▸ **Exercise description**:
Please quote every line word for word.

Start Dataset records

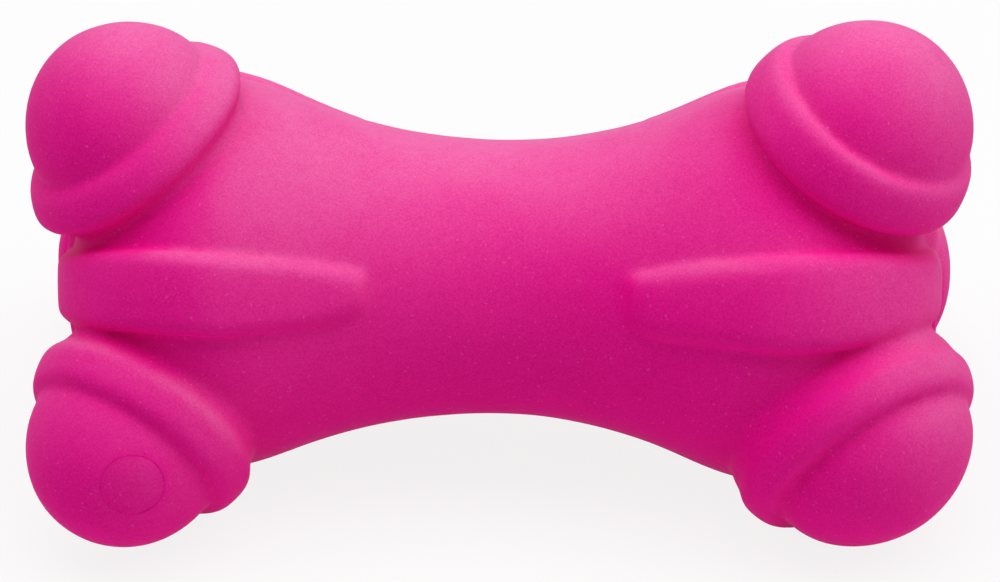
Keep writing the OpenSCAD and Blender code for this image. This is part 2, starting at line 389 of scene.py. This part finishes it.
def makeOuterSkin():
    parts = [alongBone(turned("shaftForm", shaftOutline(shaft, 0)))]
    for one in knobs:
        dome, collar = one["dome"], one["collar"]
        domeForm = turned("domeForm", domeOutline(dome, 0, stem["length"]))
        parts.append(onKnob(domeForm, one["side"], dome))
        ring = turned("collarForm", collarOutline(collar, one["neck"]))
        parts.append(onKnob(ring, one["side"], collar))
    for side, front in ((leftSide, "frontLeft"), (rightSide, "frontRight")):
        frontRib = makeRib(side, rib[front], ribShaft)
        parts.append(place(frontRib, (0, 0, axisHeight), ribTurns["front"]))
        even = makeRib(side, rib["even"], evenRibShaft[side])
        parts.append(place(copyOf(even, "ribForm"), (0, 0, axisHeight), ribTurns["rear"]))
        parts.append(place(even, (0, 0, axisHeight), ribTurns["below"]))
    skin = joinAll(parts, "latexSkin")
    remesh(skin, skinLook["voxel"])
    soften(skin, skinLook["softening"])
    markCollarFeet(skin)
    soften(skin, skinLook["footSoftening"], vertex_group="collarFeet")
    addLumps(skin, "unevenMould", skinLook["unevenSize"], mid_level=0.5,
             strength=skinLook["unevenDepth"])
    addModifier(skin, "DECIMATE", ratio=skinLook["share"])
    for vertex in skin.data.vertices:  # the latex is pressed flat where the bone stands
        vertex.co.z = max(vertex.co.z, 0)
    return skin


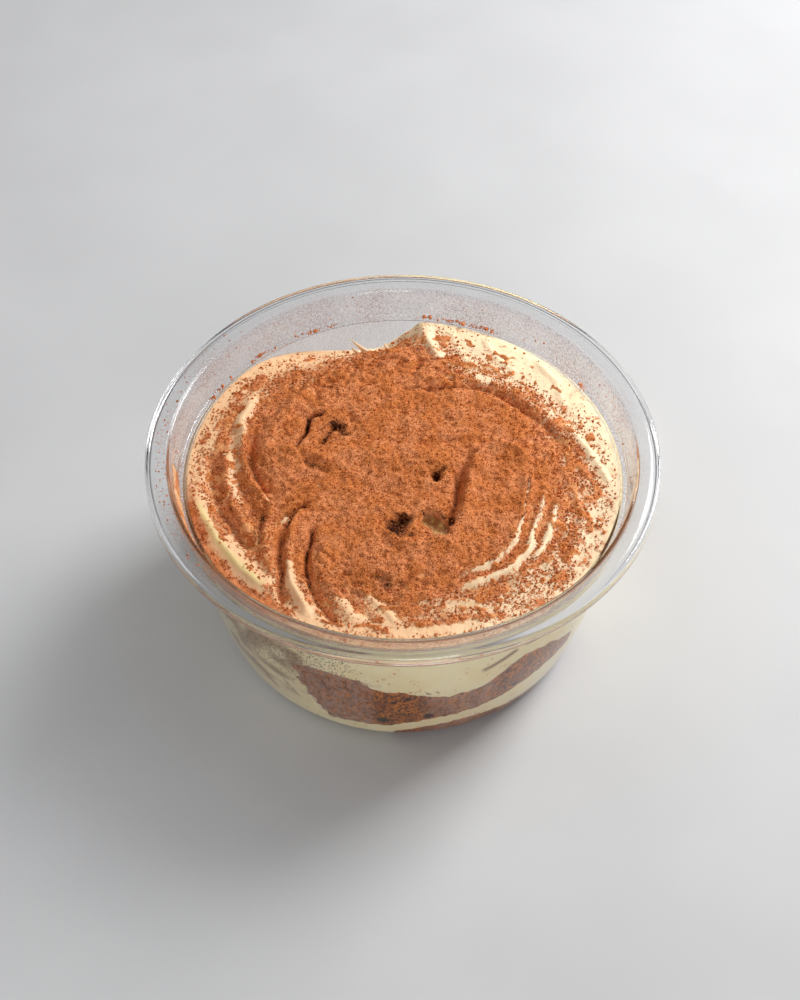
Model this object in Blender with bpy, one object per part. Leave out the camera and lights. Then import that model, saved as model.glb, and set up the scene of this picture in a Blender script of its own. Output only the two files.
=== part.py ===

End Dataset records

▸ **Answer to the task**:
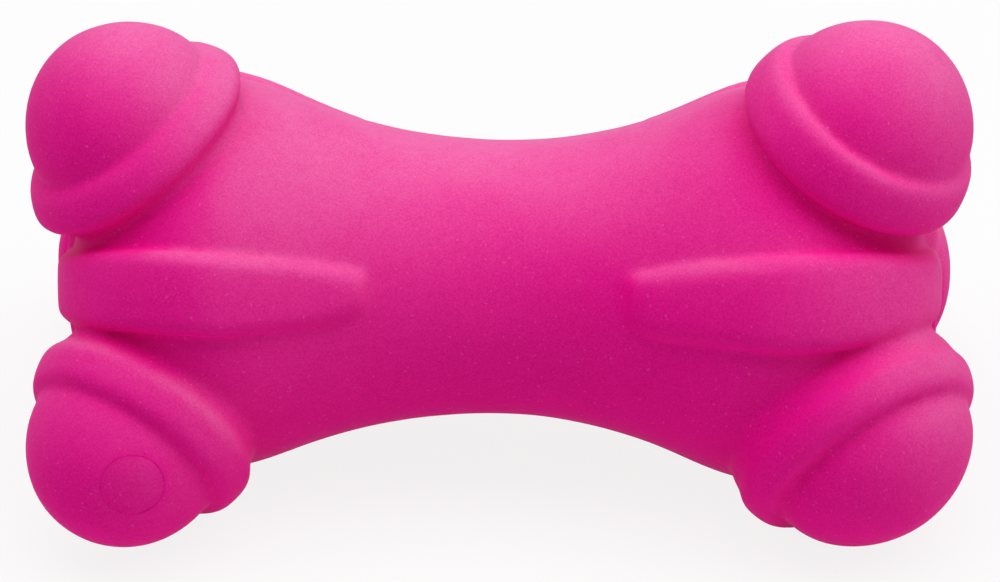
Keep writing the OpenSCAD and Blender code for this image. This is part 2, starting at line 389 of scene.py. This part finishes it.
def makeOuterSkin():
    parts = [alongBone(turned("shaftForm", shaftOutline(shaft, 0)))]
    for one in knobs:
        dome, collar = one["dome"], one["collar"]
        domeForm = turned("domeForm", domeOutline(dome, 0, stem["length"]))
        parts.append(onKnob(domeForm, one["side"], dome))
        ring = turned("collarForm", collarOutline(collar, one["neck"]))
        parts.append(onKnob(ring, one["side"], collar))
    for side, front in ((leftSide, "frontLeft"), (rightSide, "frontRight")):
        frontRib = makeRib(side, rib[front], ribShaft)
        parts.append(place(frontRib, (0, 0, axisHeight), ribTurns["front"]))
        even = makeRib(side, rib["even"], evenRibShaft[side])
        parts.append(place(copyOf(even, "ribForm"), (0, 0, axisHeight), ribTurns["rear"]))
        parts.append(place(even, (0, 0, axisHeight), ribTurns["below"]))
    skin = joinAll(parts, "latexSkin")
    remesh(skin, skinLook["voxel"])
    soften(skin, skinLook["softening"])
    markCollarFeet(skin)
    soften(skin, skinLook["footSoftening"], vertex_group="collarFeet")
    addLumps(skin, "unevenMould", skinLook["unevenSize"], mid_level=0.5,
             strength=skinLook["unevenDepth"])
    addModifier(skin, "DECIMATE", ratio=skinLook["share"])
    for vertex in skin.data.vertices:  # the latex is pressed flat where the bone stands
        vertex.co.z = max(vertex.co.z, 0)
    return skin


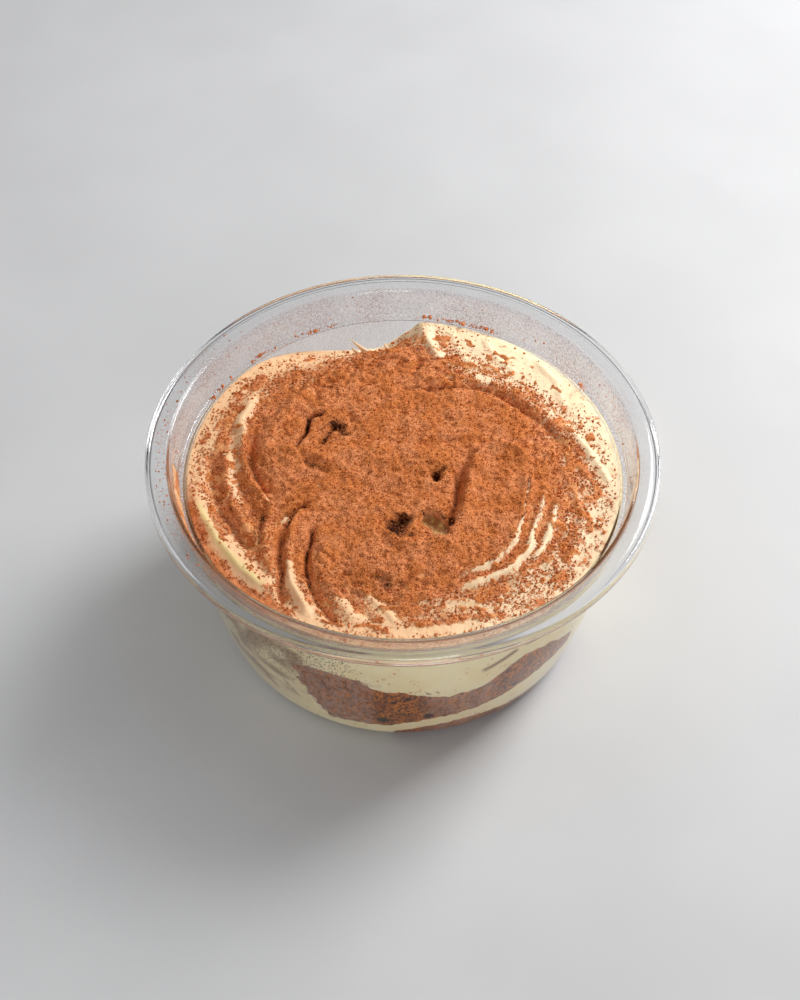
Model this object in Blender with bpy, one object per part. Leave out the camera and lights. Then import that model, saved as model.glb, and set up the scene of this picture in a Blender script of its own. Output only the two files.
=== part.py ===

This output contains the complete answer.